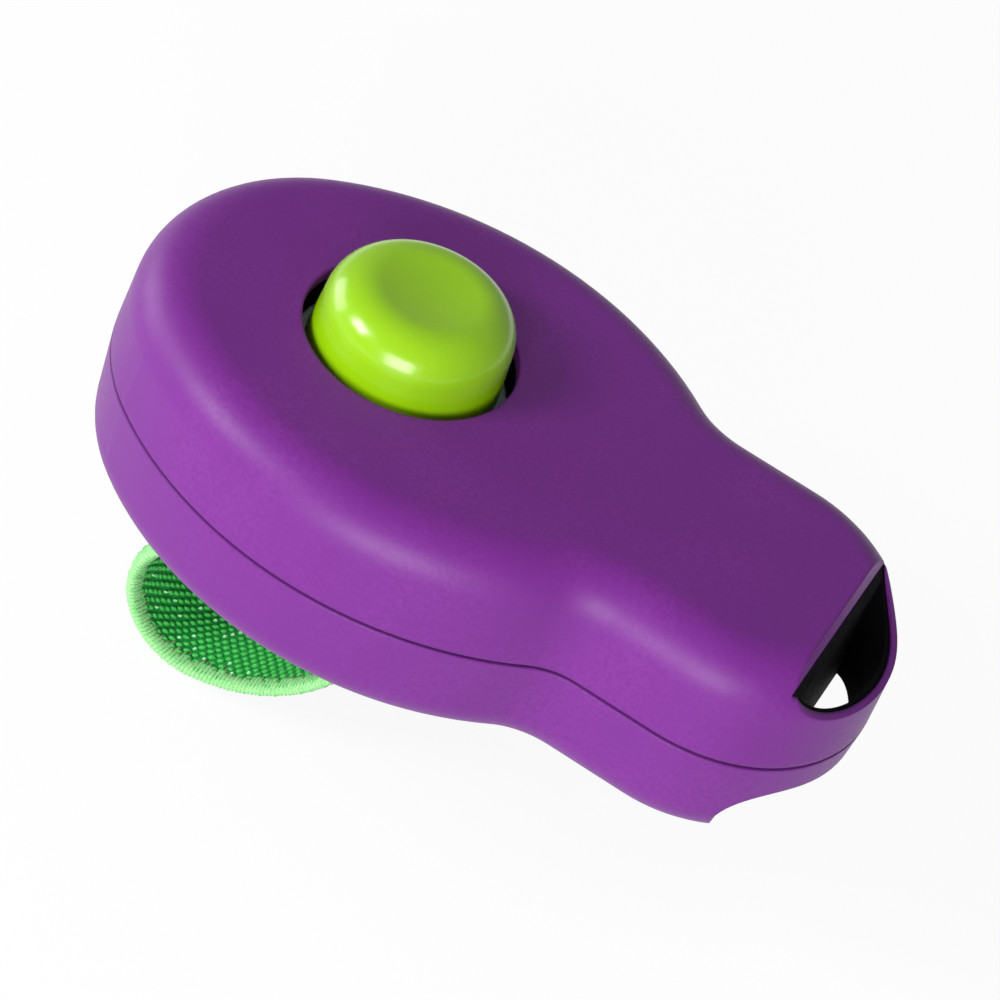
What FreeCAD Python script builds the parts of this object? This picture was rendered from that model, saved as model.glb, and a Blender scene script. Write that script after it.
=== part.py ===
import FreeCAD, Part
import math
import os

# Finger-worn clicker trainer. Millimetres, +Z up.
# The origin lies on the flat base, half way along the body. +X points at the nose, and the XZ plane is
# the symmetry plane of everything except the cross recesses of the screws.

Vector = FreeCAD.Vector
UP = Vector(0, 0, 1)
ACROSS = Vector(0, 1, 0)

# ---- driving sizes -------------------------------------------------------------------------------
# housing, seen from above: a wide rear lobe that narrows to a neck with a half-round nose
body_length = 66.0
body_width = 40.4
neck_width = 25.4
side_radius = 29.2          # flat-ish sides of the lobe
rear_turn = 51.3            # degrees of the rear arc on each side of the tail
blend_radius = 6.1          # hollow curve between lobe and neck
# housing, seen from the side
lower_height = 9.3          # base to parting plane
upper_height = 9.2          # parting plane to top
wall = 2.0
draft = 3.0                 # degrees, both shells narrow away from the parting plane
top_edge_radius = 4.2
base_edge_radius = 3.6
# the joint between the shells
seam_gap = 0.3
seam_depth = 0.5
lip_inset = 1.3
lip_height = 0.9
lip_clearance = 0.06
# nose tunnel for a lanyard
nose_wall = 0.55
nose_panel = 0.5            # wall between the works and the tunnel
scoop_radius = 5.3          # hollow cut at the top of the nose
scoop_setback = 0.6         # centre of that cut behind the nose tip
rim_drop = 4.4              # top of the nose bar below the top face
under_radius = 4.5          # hollow cut under the nose
under_setback = 1.5
under_rise = 6.4            # underside of the nose bar above the base
liner_wall = 0.4
liner_clearance = 0.05
liner_recess = 0.2            # liner below the edge of the hollow cuts
liner_rear_top = 0.4        # thickness of its rear wall at the top and at the base
liner_rear_bottom = 1.6
liner_tab = (2.4, 8.0, 2.0)  # length, width, height
# thumb button
button_from_tail = 21.76    # button axis in front of the tail
button_radius = 7.7         # where it passes the top face
button_rise = 5.0           # above the top face
button_draft = 4.0
button_edge = 3.2
button_dish = 9.0           # degrees that the hollow top rises at its rim
button_wall = 1.9           # also the thickness of its middle
skirt_depth = 2.5           # below the top face
button_gap = 0.94           # to the hole, at the top face
button_travel = 1.5
# ring that guides the button
ring_wall = 0.8
ring_depth = 3.3            # lower edge below the top face
ring_land = 1.0             # top face left above the ring
ring_flange = (1.35, 1.0)   # reach and thickness
fit_clearance = 0.05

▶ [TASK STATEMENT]
From the preceding material, extract every line exactly.

▶ [RESULT OF THE TASK]
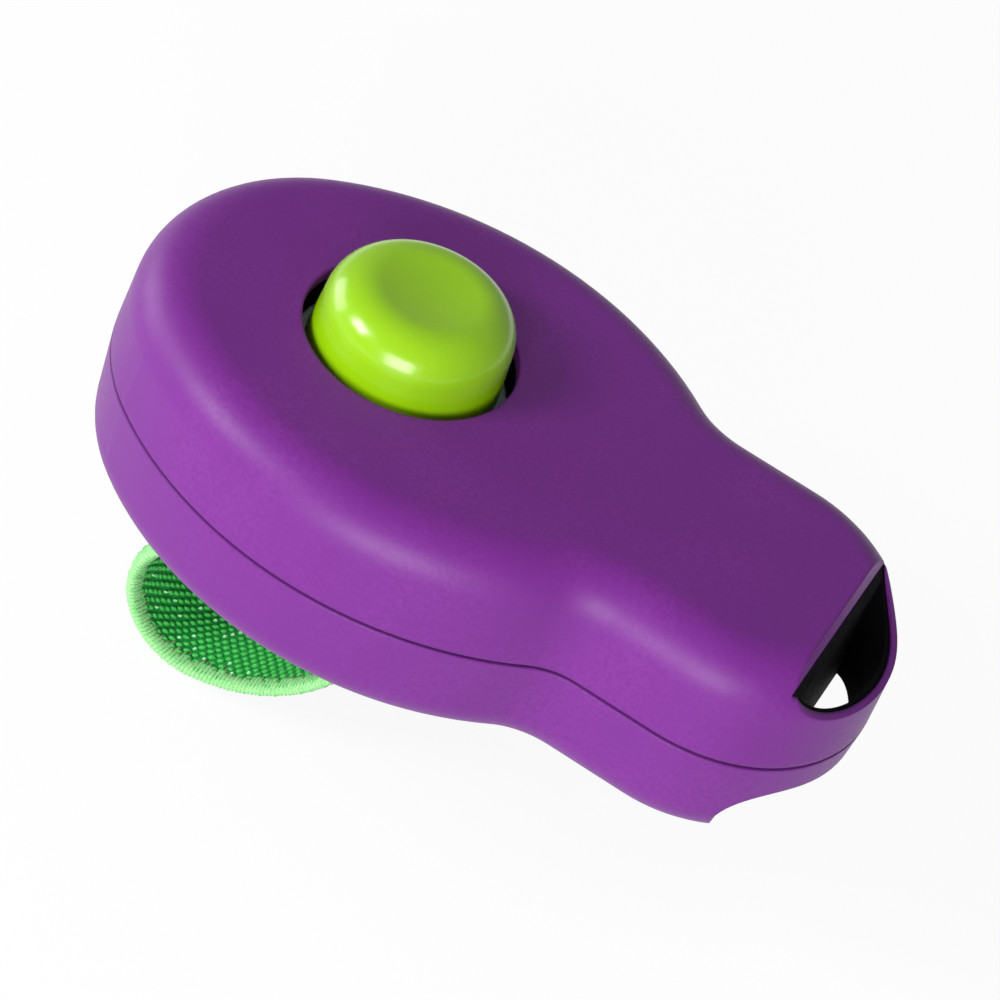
What FreeCAD Python script builds the parts of this object? This picture was rendered from that model, saved as model.glb, and a Blender scene script. Write that script after it.
=== part.py ===
import FreeCAD, Part
import math
import os

# Finger-worn clicker trainer. Millimetres, +Z up.
# The origin lies on the flat base, half way along the body. +X points at the nose, and the XZ plane is
# the symmetry plane of everything except the cross recesses of the screws.

Vector = FreeCAD.Vector
UP = Vector(0, 0, 1)
ACROSS = Vector(0, 1, 0)

# ---- driving sizes -------------------------------------------------------------------------------
# housing, seen from above: a wide rear lobe that narrows to a neck with a half-round nose
body_length = 66.0
body_width = 40.4
neck_width = 25.4
side_radius = 29.2          # flat-ish sides of the lobe
rear_turn = 51.3            # degrees of the rear arc on each side of the tail
blend_radius = 6.1          # hollow curve between lobe and neck
# housing, seen from the side
lower_height = 9.3          # base to parting plane
upper_height = 9.2          # parting plane to top
wall = 2.0
draft = 3.0                 # degrees, both shells narrow away from the parting plane
top_edge_radius = 4.2
base_edge_radius = 3.6
# the joint between the shells
seam_gap = 0.3
seam_depth = 0.5
lip_inset = 1.3
lip_height = 0.9
lip_clearance = 0.06
# nose tunnel for a lanyard
nose_wall = 0.55
nose_panel = 0.5            # wall between the works and the tunnel
scoop_radius = 5.3          # hollow cut at the top of the nose
scoop_setback = 0.6         # centre of that cut behind the nose tip
rim_drop = 4.4              # top of the nose bar below the top face
under_radius = 4.5          # hollow cut under the nose
under_setback = 1.5
under_rise = 6.4            # underside of the nose bar above the base
liner_wall = 0.4
liner_clearance = 0.05
liner_recess = 0.2            # liner below the edge of the hollow cuts
liner_rear_top = 0.4        # thickness of its rear wall at the top and at the base
liner_rear_bottom = 1.6
liner_tab = (2.4, 8.0, 2.0)  # length, width, height
# thumb button
button_from_tail = 21.76    # button axis in front of the tail
button_radius = 7.7         # where it passes the top face
button_rise = 5.0           # above the top face
button_draft = 4.0
button_edge = 3.2
button_dish = 9.0           # degrees that the hollow top rises at its rim
button_wall = 1.9           # also the thickness of its middle
skirt_depth = 2.5           # below the top face
button_gap = 0.94           # to the hole, at the top face
button_travel = 1.5
# ring that guides the button
ring_wall = 0.8
ring_depth = 3.3            # lower edge below the top face
ring_land = 1.0             # top face left above the ring
ring_flange = (1.35, 1.0)   # reach and thickness
fit_clearance = 0.05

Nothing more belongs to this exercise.